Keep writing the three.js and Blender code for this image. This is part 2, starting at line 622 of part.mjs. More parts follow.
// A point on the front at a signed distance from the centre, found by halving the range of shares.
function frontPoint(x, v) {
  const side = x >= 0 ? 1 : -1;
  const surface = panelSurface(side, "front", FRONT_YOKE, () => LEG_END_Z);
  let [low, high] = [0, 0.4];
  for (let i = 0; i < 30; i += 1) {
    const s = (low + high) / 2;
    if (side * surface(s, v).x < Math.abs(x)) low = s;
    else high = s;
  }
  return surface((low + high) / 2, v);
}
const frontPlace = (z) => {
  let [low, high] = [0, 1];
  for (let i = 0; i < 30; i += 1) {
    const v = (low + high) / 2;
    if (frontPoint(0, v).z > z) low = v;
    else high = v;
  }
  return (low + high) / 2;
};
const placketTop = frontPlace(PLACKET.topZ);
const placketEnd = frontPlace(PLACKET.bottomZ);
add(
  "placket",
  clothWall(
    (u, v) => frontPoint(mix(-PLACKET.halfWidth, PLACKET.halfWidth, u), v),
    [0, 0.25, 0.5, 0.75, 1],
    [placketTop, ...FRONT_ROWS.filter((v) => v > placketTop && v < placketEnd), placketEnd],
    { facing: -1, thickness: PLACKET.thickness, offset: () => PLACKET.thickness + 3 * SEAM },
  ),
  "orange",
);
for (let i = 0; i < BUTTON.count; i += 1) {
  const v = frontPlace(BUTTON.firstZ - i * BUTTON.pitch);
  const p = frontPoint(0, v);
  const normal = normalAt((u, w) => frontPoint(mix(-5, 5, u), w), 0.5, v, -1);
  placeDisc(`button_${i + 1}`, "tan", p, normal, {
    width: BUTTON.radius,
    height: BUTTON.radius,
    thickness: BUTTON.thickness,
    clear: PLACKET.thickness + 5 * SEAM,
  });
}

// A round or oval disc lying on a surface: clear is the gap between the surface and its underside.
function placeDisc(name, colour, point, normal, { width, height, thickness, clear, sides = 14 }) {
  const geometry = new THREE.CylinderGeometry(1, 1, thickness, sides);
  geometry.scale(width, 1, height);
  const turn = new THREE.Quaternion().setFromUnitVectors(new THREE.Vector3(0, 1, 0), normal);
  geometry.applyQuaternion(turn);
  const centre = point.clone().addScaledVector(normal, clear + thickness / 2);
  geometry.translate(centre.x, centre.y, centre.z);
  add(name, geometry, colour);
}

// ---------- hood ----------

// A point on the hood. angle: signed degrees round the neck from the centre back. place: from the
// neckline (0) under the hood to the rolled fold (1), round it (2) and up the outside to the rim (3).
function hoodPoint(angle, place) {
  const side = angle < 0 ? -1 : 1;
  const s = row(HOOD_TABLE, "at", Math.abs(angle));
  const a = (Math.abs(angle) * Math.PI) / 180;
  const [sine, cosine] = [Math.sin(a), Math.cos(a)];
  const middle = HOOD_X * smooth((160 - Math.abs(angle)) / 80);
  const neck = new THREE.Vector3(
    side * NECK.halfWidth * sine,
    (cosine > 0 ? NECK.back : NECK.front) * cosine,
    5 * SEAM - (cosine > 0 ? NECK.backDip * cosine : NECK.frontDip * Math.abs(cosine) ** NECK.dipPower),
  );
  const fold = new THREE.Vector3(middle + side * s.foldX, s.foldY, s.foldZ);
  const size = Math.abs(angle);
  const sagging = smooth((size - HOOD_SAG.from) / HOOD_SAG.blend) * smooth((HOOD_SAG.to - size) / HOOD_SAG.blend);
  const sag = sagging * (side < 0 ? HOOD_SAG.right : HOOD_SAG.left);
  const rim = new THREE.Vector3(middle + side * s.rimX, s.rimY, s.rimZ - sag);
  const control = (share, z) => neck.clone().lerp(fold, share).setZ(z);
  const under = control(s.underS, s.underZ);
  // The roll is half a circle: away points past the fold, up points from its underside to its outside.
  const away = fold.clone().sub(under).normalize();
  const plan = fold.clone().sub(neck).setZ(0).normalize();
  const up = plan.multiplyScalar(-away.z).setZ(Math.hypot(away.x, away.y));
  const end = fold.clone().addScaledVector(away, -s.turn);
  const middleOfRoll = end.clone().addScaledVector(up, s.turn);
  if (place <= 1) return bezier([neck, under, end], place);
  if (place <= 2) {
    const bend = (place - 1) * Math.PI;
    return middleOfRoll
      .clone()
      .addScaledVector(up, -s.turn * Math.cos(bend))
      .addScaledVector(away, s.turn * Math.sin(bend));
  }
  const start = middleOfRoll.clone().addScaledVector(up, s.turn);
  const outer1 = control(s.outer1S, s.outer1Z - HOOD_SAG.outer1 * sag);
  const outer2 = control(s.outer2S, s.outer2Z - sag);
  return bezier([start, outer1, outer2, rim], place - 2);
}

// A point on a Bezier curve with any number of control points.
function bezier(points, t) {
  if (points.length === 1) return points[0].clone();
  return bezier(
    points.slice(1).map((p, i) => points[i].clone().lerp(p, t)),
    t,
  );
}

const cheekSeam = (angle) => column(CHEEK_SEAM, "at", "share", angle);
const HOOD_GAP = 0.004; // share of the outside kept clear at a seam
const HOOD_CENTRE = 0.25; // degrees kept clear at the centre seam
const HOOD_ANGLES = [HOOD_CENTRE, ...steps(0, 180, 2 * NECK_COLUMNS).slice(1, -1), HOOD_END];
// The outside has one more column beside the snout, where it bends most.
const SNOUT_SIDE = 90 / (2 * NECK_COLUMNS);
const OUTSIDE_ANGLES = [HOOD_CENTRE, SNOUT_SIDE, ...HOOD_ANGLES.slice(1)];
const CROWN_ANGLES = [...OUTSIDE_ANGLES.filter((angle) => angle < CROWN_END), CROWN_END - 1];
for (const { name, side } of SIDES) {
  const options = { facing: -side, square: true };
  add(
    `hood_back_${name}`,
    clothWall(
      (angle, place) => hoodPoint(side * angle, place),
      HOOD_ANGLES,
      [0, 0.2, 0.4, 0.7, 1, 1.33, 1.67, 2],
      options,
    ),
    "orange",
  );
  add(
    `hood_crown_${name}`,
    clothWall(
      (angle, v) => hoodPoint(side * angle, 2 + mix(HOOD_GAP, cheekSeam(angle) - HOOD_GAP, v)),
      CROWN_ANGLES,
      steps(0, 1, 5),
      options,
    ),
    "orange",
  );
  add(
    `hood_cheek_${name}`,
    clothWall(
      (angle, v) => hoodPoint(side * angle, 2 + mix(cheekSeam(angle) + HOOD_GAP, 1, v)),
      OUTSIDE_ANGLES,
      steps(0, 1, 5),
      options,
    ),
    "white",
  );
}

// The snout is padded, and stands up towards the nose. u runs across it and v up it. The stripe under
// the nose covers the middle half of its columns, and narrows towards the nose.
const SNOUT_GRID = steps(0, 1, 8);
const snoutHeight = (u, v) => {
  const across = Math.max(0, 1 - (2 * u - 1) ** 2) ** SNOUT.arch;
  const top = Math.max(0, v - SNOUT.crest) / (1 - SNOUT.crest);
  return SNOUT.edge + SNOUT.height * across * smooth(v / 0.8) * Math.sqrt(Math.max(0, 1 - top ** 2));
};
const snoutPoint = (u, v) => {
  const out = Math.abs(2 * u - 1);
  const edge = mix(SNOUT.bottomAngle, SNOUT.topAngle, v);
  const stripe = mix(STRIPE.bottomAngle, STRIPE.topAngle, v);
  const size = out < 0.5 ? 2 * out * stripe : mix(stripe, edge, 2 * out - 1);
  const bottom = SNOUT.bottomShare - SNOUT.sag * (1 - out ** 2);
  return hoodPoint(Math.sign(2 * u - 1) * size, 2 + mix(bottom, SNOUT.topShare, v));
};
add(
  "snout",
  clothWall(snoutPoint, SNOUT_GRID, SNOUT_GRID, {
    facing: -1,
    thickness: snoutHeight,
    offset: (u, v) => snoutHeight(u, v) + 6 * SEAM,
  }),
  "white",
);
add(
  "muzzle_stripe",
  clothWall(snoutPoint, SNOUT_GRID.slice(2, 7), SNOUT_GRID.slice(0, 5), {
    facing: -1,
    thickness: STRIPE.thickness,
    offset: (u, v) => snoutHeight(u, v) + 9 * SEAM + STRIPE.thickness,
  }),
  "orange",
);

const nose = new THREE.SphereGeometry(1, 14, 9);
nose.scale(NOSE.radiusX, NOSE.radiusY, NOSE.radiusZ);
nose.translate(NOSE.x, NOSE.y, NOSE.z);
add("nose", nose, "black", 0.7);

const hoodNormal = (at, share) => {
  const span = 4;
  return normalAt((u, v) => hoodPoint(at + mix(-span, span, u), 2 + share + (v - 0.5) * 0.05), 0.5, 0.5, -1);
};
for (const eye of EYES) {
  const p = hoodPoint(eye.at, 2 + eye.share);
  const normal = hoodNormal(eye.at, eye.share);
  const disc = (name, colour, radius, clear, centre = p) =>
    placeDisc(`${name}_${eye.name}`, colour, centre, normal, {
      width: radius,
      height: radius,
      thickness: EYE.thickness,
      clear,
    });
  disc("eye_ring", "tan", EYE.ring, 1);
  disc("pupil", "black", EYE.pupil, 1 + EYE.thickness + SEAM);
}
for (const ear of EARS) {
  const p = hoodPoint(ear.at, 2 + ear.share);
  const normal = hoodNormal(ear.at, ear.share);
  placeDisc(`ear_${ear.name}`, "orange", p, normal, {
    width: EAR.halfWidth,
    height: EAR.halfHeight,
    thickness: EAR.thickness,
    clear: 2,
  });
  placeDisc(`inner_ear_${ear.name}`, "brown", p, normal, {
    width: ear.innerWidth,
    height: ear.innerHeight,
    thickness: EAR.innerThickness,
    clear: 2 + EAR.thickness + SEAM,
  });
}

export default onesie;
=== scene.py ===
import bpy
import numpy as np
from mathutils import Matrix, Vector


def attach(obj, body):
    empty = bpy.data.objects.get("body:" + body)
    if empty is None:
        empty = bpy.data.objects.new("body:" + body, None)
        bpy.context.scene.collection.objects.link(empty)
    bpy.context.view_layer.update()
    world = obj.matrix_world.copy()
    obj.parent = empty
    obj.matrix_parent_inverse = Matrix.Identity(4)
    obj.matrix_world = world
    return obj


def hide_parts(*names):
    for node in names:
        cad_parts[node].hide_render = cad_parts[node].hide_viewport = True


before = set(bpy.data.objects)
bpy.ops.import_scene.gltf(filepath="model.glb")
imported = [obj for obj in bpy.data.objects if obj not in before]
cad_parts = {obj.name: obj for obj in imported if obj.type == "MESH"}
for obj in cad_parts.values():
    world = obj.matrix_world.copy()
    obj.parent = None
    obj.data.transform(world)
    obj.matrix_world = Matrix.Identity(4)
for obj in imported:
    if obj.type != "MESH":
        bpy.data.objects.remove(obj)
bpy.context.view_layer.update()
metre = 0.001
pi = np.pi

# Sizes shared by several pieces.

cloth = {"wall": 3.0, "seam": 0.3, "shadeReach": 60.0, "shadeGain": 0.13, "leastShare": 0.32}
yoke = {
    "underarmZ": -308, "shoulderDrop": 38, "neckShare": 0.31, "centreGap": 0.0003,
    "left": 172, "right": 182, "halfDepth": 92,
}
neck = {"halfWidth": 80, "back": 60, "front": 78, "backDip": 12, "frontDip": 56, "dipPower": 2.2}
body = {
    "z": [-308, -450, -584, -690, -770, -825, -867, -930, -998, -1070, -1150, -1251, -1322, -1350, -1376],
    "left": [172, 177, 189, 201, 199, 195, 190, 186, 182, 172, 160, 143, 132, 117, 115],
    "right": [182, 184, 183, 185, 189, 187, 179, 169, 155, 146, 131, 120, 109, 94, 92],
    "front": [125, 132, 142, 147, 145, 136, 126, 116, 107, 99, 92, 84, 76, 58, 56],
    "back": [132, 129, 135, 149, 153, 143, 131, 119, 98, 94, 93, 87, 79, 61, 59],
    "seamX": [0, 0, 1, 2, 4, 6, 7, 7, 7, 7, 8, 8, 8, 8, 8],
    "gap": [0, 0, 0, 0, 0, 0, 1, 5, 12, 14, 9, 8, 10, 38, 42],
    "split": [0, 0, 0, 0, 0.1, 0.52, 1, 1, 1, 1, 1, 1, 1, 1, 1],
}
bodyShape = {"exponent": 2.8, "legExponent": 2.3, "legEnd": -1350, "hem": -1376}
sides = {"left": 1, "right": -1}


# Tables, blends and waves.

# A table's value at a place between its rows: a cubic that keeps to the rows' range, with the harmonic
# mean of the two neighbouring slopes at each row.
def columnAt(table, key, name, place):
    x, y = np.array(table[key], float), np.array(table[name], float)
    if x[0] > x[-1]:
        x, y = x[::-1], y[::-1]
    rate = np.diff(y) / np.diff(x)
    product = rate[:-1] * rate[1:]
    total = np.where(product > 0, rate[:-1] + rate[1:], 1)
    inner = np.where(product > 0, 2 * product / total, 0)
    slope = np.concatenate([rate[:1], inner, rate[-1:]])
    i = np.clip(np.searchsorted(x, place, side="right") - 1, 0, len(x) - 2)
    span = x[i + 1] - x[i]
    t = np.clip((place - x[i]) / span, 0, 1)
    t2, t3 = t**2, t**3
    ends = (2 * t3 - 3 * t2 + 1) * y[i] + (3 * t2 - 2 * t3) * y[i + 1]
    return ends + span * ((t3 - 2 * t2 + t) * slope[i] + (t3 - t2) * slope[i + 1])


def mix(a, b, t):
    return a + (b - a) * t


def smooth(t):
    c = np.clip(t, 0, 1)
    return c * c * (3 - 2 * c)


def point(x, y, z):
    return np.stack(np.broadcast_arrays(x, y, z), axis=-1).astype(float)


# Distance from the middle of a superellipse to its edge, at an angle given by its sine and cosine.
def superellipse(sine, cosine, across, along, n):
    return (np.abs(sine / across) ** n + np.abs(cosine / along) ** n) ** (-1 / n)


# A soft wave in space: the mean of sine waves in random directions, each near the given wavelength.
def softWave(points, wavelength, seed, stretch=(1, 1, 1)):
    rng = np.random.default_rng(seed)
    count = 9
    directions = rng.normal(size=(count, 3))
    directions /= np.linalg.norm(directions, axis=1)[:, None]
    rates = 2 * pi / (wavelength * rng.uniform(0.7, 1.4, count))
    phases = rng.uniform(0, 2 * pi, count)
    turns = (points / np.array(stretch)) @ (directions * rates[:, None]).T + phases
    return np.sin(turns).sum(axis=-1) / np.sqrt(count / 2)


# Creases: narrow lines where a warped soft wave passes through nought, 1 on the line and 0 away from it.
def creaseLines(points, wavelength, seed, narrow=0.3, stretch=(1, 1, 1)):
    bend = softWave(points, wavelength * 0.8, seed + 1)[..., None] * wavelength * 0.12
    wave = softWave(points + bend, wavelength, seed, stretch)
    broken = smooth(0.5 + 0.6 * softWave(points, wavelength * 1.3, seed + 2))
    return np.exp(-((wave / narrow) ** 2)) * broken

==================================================

EXERCISE INSTRUCTIONS: Look above for the line that contains "obj.matrix_parent_inverse = Matrix.Identity(4)". Starting there, transcribe every line exactly until you have copied the line that contains "obj.data.transform(world)".

RESULT:
    obj.matrix_parent_inverse = Matrix.Identity(4)
    obj.matrix_world = world
    return obj


def hide_parts(*names):
    for node in names:
        cad_parts[node].hide_render = cad_parts[node].hide_viewport = True


before = set(bpy.data.objects)
bpy.ops.import_scene.gltf(filepath="model.glb")
imported = [obj for obj in bpy.data.objects if obj not in before]
cad_parts = {obj.name: obj for obj in imported if obj.type == "MESH"}
for obj in cad_parts.values():
    world = obj.matrix_world.copy()
    obj.parent = None
    obj.data.transform(world)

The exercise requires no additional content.